Tire Mount and Balance


What you need to know about wheel balance and vibration control!

If gone unchecked, excessive wheel vibration can result in:

  • Excessive tire wear
  • Damage to suspension and steering parts
  • Unsafe steering and handling

Q: What Causes excessive wheel vibration?

A: At 60 MPH an average size tire rotates 850 times per minute. At this speed slight variations in balance, sidewall stiffness or roundness can cause the wheel to literally slam into the pavement 14 times per second.

Static VS. Dynamic Balancing:

Static balancing uses a single weight plane and only addresses “up and down” imbalance. This is simply not adequate for today’s vibration sensitive vehicles. Dynamic balancing uses two weight planes.

This eliminates “up and down” and “side to side” imbalance. Even a perfectly balanced tire can still vibrate due to force variation. Force variation is most frequently due to wheel runout, uneven tread, or sidewall stiffness in the tire.

Runout is when a tire or rim is out of round when rolling; frequent causes are bent rim or uneven tire wear. Uneven tread or sidewall stiffness can be found in new or worn tires.

Tires by design are never uniformly flexible throughout nor are they perfectly round. And no two tires are exactly alike in these characteristics.

With our Road Force Tire Balancer from Hunter Engineering company, we can balance virtually any tire on the road today. Which means we can eliminate any shaking, shimmying, or vibration in your car through this dynamic balance.

How Excessive Road Force Variation is Corrected:

  • Aligning the high point or stiff spot in the tire with the lowest point in the rim can make the wheel “round when rolling.” This procedure is called “Forcematching” and solves most vibration problems.
  • Tires or rims with extreme run out or road force variation often cannot be matched and must be replaced to solve vibration problems.

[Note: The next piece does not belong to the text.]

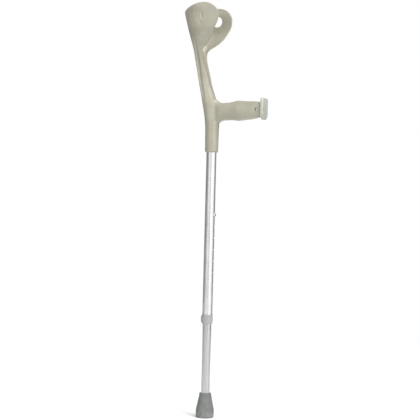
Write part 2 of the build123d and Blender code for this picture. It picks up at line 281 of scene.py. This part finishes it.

Q: What’s the Difference Between Wheel Balance and Force Variation?

A: An unbalanced wheel causes vibration when spinning because of a heavy spot on the wheel. Force Variation causes vibration because of uneven stiffness in the tire sidewall or tread, or because the wheel is out of round when rolling. Imbalance and Force Variation can affect one another. An imbalance is measured by spinning the tire. Force variation is measured by placing it under load to simulate actual road force. This can only be done using a computer simulated road test.

Q: How often should I have my wheels checked for excessive vibration?

A: Whenever you notice excessive vibration you should have a technician inspect for the cause of this. We recommend that you have your tires checked every 10,000 miles, or at least once a year!